When Scrobs started work in August 1965, as a tea-boy, dyeline printer and general squit, the salary was £4.00 per week, so the above note was never going to be in the first wage packet! Later on, the next job paid £4/10s and was paid by cheque, and the first rise was for 15/- per week!
All this training while 'on the job' wasn't that easy as a dire corespondence course loomed every evening, and stopped most shenanigans, so the spare dosh went on weekends mostly!
So I just cannot remember when I first held a fiver in my hand! This was a magic note back then, and for a short while in the seventies, I was being paid weekly for a short term contract, so the wage packet contained several of these beauties, which paid for four new tyres on the Mini...

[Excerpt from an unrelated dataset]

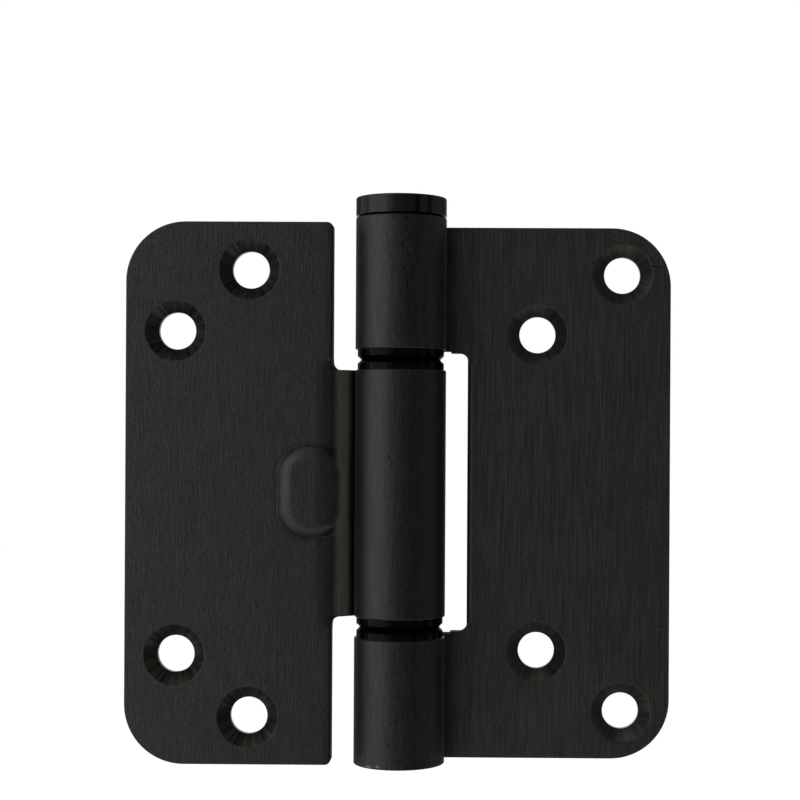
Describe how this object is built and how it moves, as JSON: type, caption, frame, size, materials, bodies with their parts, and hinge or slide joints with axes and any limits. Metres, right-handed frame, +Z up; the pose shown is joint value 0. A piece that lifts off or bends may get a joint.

One of my uncles once showed me one of the very old white fivers, but I never had one of those...
And now, these polymer notes stay folded up in the wallet and never used, as any payment's just a 'click', which to some degree, is a bit of a shame...
2 comments:
I remember my father showing me one of those white fivers, but I never had one either. I didn't take any cash with me on our recent New Year holiday and didn't even think about taking any. Sign of the times I suppose.
I've had the same tenner in my wallet for ages, AK!
I found that I had to pay cash to get some boots mended, and got two strange looking pound coins as change, which I don't recognise any more!